# Exercise prompt
In the data below, find every line that has the string "this", and copy it.
● ● ● ● ●
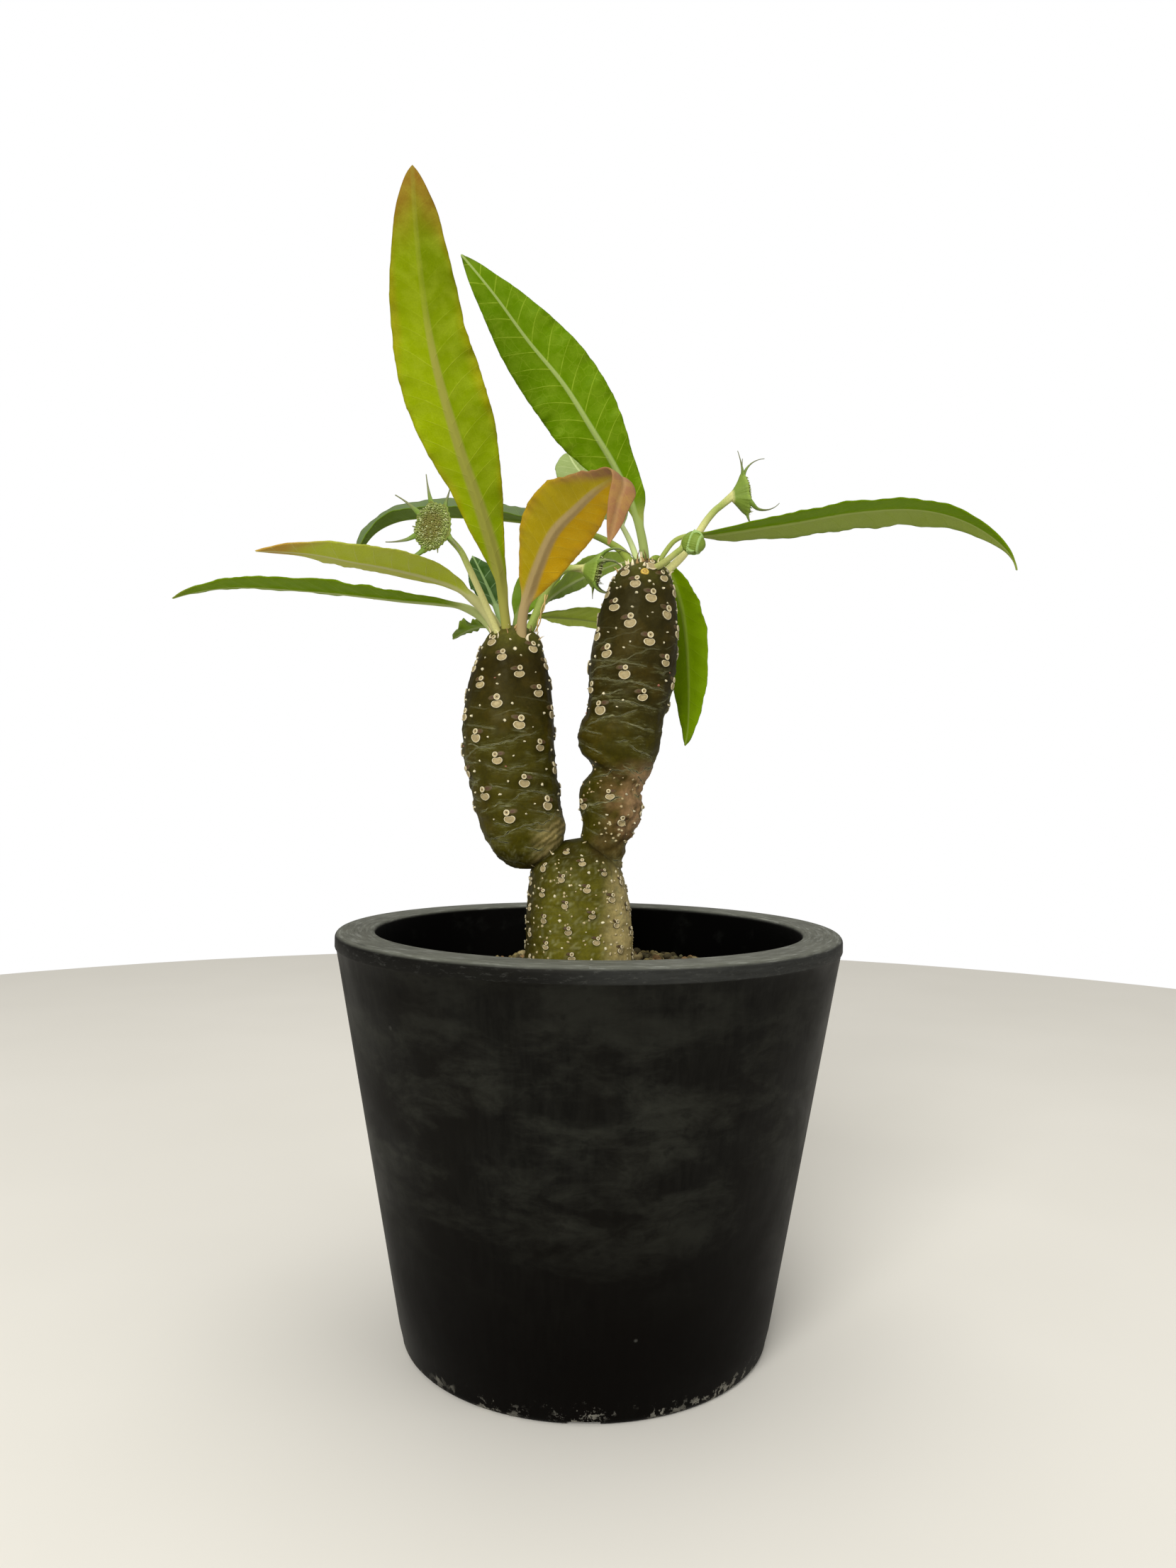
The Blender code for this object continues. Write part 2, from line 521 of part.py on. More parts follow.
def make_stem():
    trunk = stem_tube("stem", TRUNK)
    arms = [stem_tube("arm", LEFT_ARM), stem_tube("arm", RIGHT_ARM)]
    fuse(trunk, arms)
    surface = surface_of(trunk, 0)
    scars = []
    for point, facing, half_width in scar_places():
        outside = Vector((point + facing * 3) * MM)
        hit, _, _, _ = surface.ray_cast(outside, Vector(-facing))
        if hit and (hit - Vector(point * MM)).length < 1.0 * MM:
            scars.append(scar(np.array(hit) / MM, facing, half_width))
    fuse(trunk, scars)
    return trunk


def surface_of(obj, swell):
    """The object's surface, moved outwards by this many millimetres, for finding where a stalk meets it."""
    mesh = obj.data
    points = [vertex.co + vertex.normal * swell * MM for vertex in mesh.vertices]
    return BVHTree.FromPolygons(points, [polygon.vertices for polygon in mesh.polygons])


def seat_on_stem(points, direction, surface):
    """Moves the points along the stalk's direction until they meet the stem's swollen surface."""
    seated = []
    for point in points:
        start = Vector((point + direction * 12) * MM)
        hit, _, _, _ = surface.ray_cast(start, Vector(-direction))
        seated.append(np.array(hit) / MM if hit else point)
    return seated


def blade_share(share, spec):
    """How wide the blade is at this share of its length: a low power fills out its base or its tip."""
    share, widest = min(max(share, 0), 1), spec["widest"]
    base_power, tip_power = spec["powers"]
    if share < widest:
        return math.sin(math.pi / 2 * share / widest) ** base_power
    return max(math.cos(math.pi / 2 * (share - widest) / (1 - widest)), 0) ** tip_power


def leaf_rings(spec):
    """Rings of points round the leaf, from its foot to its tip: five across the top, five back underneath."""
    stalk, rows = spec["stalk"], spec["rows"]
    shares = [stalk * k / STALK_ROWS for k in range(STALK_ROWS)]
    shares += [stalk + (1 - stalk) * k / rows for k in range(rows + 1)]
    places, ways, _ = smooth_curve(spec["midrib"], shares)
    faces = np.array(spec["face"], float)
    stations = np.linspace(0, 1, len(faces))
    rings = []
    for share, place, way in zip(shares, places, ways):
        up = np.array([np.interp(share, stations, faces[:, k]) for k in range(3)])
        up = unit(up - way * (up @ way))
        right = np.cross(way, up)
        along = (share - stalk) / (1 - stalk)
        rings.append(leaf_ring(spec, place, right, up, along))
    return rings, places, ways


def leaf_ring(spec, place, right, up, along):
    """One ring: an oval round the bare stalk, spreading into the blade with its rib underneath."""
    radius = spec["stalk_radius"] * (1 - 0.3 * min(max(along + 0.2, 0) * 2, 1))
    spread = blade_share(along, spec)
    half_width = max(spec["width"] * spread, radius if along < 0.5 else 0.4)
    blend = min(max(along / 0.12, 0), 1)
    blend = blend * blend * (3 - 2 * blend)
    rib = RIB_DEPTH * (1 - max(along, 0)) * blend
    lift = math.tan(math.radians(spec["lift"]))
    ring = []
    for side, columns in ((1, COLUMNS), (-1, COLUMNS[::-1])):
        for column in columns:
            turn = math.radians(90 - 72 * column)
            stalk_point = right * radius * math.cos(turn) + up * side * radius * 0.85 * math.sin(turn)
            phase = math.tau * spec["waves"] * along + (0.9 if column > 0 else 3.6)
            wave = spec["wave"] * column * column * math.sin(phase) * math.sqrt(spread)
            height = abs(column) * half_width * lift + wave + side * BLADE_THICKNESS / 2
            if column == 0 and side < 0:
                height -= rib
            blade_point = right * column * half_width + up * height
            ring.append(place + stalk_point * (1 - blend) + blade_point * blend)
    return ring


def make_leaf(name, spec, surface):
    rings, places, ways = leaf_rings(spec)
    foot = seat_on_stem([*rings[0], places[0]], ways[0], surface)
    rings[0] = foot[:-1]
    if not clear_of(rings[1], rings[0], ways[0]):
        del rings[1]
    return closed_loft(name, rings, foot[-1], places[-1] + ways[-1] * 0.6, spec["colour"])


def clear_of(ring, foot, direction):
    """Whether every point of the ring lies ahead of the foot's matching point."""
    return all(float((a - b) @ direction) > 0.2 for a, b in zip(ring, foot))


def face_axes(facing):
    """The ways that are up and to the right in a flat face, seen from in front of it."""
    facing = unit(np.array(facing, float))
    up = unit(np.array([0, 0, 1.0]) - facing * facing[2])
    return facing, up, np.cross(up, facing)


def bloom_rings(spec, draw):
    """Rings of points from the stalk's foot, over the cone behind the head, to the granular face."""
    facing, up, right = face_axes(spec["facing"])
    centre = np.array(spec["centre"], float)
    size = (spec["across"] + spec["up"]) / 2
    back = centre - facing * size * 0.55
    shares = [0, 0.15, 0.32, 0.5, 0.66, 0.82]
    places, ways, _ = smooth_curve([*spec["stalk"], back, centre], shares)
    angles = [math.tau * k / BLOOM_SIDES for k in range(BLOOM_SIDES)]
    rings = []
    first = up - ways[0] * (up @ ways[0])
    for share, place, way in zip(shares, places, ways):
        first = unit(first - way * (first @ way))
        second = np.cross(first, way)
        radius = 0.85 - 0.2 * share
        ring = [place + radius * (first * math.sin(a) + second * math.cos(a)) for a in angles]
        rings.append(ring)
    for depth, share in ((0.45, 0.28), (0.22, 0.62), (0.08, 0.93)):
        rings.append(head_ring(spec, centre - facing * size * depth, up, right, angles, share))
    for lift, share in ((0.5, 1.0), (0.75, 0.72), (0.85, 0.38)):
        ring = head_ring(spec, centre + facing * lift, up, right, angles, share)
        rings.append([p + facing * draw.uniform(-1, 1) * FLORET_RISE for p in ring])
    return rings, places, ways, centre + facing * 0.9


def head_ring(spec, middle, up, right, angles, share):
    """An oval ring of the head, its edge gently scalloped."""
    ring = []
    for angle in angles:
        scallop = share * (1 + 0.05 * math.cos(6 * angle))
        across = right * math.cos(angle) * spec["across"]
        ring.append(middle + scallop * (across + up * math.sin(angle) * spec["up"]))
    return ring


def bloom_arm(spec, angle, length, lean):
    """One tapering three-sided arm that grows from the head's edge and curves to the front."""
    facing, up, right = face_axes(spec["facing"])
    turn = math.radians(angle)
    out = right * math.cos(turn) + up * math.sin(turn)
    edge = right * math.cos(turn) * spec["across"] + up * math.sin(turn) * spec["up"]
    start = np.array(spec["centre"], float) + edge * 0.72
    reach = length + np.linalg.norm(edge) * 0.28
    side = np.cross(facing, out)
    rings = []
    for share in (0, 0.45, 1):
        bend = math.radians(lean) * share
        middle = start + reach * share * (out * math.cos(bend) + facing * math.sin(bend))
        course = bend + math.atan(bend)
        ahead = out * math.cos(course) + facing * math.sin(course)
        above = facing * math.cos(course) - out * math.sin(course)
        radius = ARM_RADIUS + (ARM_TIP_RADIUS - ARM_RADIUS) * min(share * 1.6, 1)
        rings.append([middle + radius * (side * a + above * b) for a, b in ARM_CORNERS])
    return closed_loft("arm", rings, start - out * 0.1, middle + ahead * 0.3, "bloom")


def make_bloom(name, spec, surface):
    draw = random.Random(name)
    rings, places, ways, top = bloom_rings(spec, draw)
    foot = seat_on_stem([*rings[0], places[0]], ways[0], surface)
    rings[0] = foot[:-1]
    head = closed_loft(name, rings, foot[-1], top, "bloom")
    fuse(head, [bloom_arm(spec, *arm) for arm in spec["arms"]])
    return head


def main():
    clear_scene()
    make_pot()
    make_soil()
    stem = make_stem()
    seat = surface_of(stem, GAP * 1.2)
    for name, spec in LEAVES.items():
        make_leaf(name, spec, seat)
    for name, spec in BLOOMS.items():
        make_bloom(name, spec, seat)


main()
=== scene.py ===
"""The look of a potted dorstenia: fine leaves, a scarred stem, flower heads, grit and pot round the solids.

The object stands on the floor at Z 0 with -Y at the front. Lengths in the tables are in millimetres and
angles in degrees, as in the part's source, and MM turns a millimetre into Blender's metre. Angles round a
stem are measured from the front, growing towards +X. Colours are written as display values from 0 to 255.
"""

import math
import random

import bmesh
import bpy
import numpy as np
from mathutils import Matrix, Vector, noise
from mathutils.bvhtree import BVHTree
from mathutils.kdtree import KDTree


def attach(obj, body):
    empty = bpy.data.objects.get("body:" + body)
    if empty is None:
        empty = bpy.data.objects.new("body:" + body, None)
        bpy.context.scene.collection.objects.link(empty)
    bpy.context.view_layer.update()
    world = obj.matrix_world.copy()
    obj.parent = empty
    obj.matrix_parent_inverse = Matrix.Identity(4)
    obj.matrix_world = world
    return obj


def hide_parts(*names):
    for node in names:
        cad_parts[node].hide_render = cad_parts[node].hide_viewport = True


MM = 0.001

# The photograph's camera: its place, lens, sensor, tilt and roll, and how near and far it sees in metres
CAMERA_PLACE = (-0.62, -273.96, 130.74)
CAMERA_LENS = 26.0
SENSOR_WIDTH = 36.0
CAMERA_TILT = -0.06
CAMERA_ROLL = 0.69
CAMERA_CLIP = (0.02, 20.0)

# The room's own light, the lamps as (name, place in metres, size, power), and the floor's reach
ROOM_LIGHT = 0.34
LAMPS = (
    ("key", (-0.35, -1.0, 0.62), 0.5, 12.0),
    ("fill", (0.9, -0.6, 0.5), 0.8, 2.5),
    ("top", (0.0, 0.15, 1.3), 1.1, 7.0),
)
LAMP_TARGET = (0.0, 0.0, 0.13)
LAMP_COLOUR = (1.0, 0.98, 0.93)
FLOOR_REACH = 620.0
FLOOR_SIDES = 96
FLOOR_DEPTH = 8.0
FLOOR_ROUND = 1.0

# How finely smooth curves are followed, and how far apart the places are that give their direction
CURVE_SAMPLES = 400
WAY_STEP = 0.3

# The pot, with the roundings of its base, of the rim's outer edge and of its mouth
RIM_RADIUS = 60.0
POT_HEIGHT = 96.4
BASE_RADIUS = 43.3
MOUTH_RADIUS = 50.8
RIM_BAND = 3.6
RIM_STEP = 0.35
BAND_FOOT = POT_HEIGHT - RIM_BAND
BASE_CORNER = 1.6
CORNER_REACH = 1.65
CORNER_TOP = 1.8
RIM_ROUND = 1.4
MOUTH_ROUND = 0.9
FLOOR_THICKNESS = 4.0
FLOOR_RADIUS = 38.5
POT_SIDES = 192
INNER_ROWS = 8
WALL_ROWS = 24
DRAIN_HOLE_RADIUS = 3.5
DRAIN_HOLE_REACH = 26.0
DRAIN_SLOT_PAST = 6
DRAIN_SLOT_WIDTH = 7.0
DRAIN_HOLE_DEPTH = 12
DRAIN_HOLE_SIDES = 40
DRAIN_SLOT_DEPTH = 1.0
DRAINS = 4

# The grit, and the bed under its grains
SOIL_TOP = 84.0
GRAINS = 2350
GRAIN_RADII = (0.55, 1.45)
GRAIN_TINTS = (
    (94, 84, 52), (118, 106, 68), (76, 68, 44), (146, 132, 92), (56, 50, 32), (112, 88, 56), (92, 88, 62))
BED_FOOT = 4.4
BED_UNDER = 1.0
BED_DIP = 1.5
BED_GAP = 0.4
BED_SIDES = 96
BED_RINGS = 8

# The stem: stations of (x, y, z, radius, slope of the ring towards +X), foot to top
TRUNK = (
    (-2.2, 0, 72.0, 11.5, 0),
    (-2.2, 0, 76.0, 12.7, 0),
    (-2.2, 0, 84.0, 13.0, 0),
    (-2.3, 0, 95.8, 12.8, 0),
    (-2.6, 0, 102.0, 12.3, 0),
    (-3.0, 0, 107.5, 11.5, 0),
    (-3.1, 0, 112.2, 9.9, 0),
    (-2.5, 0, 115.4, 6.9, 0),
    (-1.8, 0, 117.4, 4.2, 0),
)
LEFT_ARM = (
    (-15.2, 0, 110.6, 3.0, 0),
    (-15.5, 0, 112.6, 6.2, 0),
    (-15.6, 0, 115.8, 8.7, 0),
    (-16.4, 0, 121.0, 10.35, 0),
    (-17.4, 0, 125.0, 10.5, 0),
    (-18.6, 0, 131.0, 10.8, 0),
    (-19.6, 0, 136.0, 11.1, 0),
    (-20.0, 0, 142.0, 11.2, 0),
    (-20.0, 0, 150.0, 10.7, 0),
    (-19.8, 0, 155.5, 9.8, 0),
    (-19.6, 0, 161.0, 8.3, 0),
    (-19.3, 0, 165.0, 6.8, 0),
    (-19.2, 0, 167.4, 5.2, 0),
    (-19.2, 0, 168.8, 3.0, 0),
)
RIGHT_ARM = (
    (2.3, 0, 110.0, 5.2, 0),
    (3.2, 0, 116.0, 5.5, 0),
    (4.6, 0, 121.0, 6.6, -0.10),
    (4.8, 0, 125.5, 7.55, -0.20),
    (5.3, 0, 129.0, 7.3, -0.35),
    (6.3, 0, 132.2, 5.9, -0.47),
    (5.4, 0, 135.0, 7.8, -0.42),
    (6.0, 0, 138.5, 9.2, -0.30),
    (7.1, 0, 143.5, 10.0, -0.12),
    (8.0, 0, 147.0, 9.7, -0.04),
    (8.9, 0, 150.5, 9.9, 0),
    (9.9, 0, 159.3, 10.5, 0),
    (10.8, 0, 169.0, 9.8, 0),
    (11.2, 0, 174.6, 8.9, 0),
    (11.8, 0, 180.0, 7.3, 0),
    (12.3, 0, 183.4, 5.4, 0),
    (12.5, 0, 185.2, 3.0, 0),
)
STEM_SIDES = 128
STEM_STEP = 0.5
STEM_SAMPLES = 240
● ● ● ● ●
# Result
The Blender code for this object continues. Write part 2, from line 521 of part.py on. More parts follow.
    """The object's surface, moved outwards by this many millimetres, for finding where a stalk meets it."""
    """How wide the blade is at this share of its length: a low power fills out its base or its tip."""